Hinter den Kulissen geht der Poker zwischen Bern und Brüssel ums Rahmenabkommen weiter: Bis zum 30. Juni entscheidet sich, ob die EU die Daumenschrauben anzieht und die Anerkennung der Schweizer Börse aussetzt. Die Stimmung ist frostig.
In dieser delikaten Phase diskutierte der Nationalrat darüber, ob die Schweiz beim Rahmenabkommen hart bleiben und «Zusatzverhandlungen» über strittige Punkte fordern soll.
Jein zum Rahmenabkommen
Zudem ist in der Motion etwas schwammig von «anderen geeigneten Massnahmen» die Rede, die der Bundesrat ergreifen soll. Das erklärte Ziel: Das Abkommen soll mehrheitsfähig gemacht werden – was es derzeit auch für den Bundesrat nicht ist. Er setzt auf Qualität statt Tempo.
Mit 122 zu 39 Stimmen bei 24 Enthaltungen unterstützte der Nationalrat die Motion seiner Wirtschaftskommission. Sie verpflichtet den Bundesrat mit der EU beim Lohnschutz, der Unionsbürgerrichtlinie und den staatlichen Beihilfen nachzubessern.

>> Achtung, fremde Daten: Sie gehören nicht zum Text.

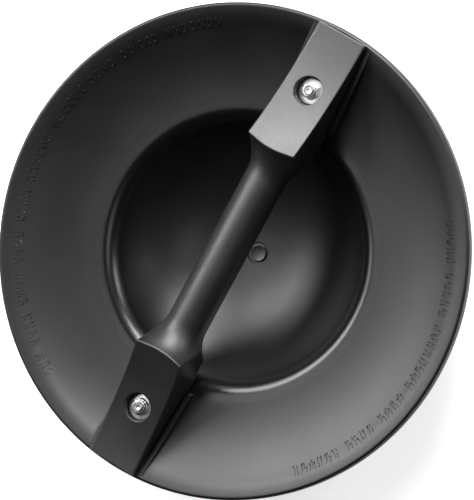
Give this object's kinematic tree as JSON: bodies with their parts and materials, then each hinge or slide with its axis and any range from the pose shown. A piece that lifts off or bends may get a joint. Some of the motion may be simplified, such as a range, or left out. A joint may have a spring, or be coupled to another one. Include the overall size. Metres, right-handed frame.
{
  "type": "buckler shield",
  "caption": "Round dished shield with a deep central boss and a hand grip bolted across its back, lying boss down with the grip on top.",
  "frame": {"origin": "centre of the small flat at the pole of the boss, on which the part lies", "axes": "+Z out of the back, the grip side; +Y along the grip bar; +X across it"},
  "size_m": [0.355, 0.355, 0.1012],
  "materials": {
    "shell_plastic": "satin black moulded polypropylene with a faint grain",
    "grip_plastic": "satin black moulded polypropylene, a little smoother than the shell",
    "zinc_steel": "bright zinc-plated steel"
  },
  "bodies": {
    "root": {"shell": "shell_plastic", "grip_bar": "grip_plastic", "bolt_a": "zinc_steel", "bolt_b": "zinc_steel", "washer_a": "zinc_steel", "washer_b": "zinc_steel", "nut_a": "zinc_steel", "nut_b": "zinc_steel"}
  },
  "joints": []
}
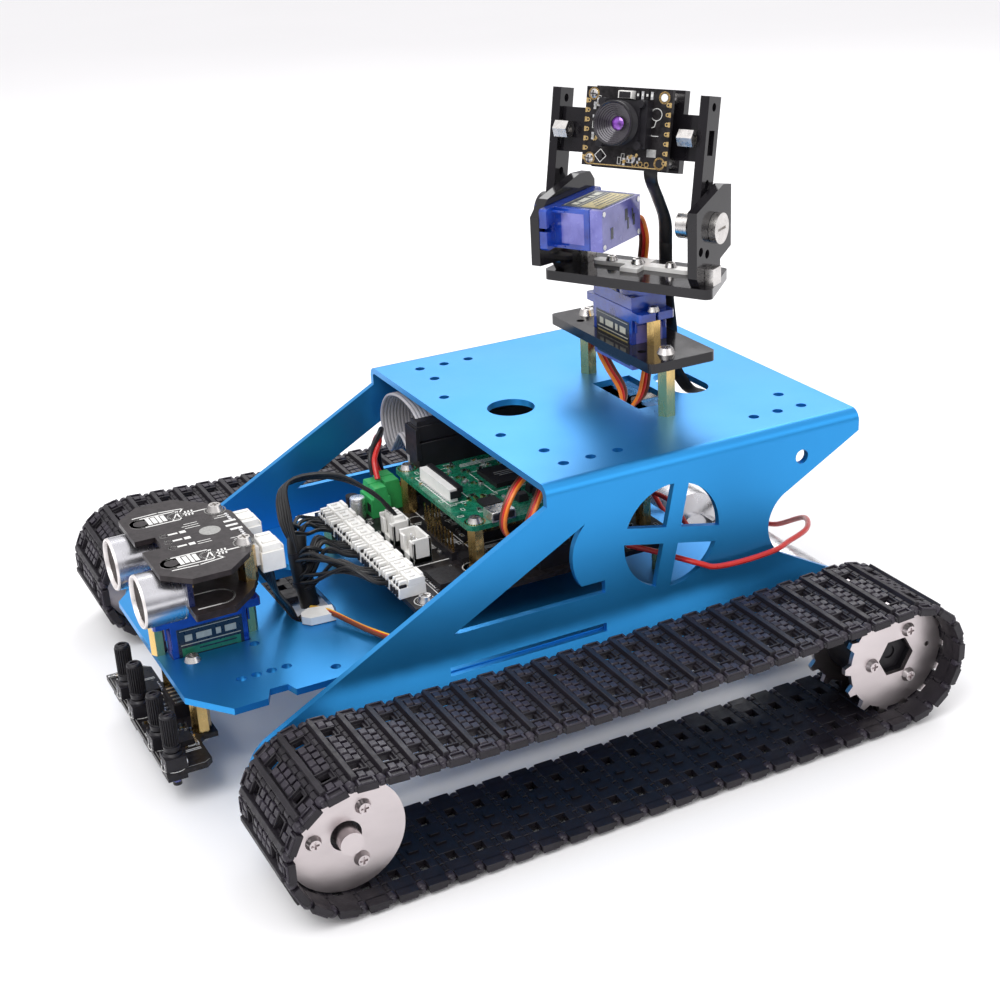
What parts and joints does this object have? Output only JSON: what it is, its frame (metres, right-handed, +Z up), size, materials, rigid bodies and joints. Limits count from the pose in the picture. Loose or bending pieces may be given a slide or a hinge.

Weil der Bundesrat genau über diese Punkte Präzisierungen mit Brüssel anstrebt, wird die Motion wenig praktische Auswirkungen haben. Nichtsdestotrotz: Nachdem bereits der Ständerat – gewohnt unaufgeregt – für eine ähnliche Motion stimmte, stieg heute bei den Ratskollegen die Fieberkurve.
Abschottung, Isolation, und Nationalismus sind nicht nur ewiggestriger Schwachsinn. Sie sind schlicht keine rationale Option für die Schweiz – politisch, wirtschaftlich, menschlich.»
Gewerkschafter Corrado Pardini (SP/BE) warnte: Ohne Europa sei die Schweiz ein armes, kleines Land. «Wir brauchen und wollen ein Abkommen. Abschottung, Isolation, und Nationalismus sind nicht nur ewiggestriger Schwachsinn. Sie sind schlicht keine rationale Option für die Schweiz – politisch, wirtschaftlich, menschlich.»
Der Bundesrat sei nun «endlich von einem Teil des Problems zu einem Teil der Lösung geworden», so Pardini. Mit einer prominenten Ausnahme: «Bundesrat Cassis und Kräfte in der Wirtschaft und Verwaltung versuchen, den Rahmenvertrag für die soziale Demontage in der Schweiz zu missbrauchen. Sie bereiten letztlich der SVP das Bett.»
Es gibt nur eines: Rückweisung des Abkommens. Ich bitte den Aussenminister, das der EU in den nächsten Tagen so zu kommunizieren.
Vier Monate vor den eidgenössischen Wahlen verabschiedeten sich die Parlamentarier mit markigen Voten in die politische Sommerpause. SVP-Fraktionschef Thomas Aeschi warf der Linken vor, beim Abkommen Konzessionen aus dem Bundesrat herauszupressen – nur, um am Ende doch der EU beizutreten.
Dann setzte Aeschi zur Grundsatzkritik an. Der Hund liege bei der dynamischen Übernahme von EU-Recht begraben. Damit gebe die Schweiz ihre Souveränität auf: «Es gibt nur eines: Rückweisung des Abkommens. Ich bitte den Aussenminister, das der EU in den nächsten Tagen so zu kommunizieren.»
Für Grünen-Nationalrat Balthasar Glättli war klar: Die Motion stärke dem Bundesrat, der lange ohne Kompass agiert habe, den Rücken. Ohne Klarstellungen sei das Abkommen chancenlos, warnte auch Markus Ritter (CVP/SG).
Kritik gegenüber der «dogmatischen Haltung von Links und Rechts» gab es aus der politischen Mitte und von der FDP: «Ohne Not setzen sie das gut funktionierende, massgeschneiderte bilaterale System aufs Spiel», sagte Tiana Angelina Moser (GLP/ZH). Für Hans-Peter Portmann (FDP/ZH) braucht es zwar «Konkretisierungen».
Genau das versuche der Bundesrat in Brüssel zu erreichen. «Zusatzverhandlungen» seien aber illusorisch: «Mit der Motion fordern Sie Dinge, die unmöglich sind und legen dem Bundesrat Steine in den Weg.» Statt diesen zu unterstützen, würde man den bilateralen Weg torpedieren. Für einen raschen Abschluss plädierte auch Martin Landolt (BDP/GL). Wer jetzt Nachverhandlungen fordere, ignoriere, dass der vorliegende Entwurf bereits das Resultat mehrjähriger Verhandlungen sei.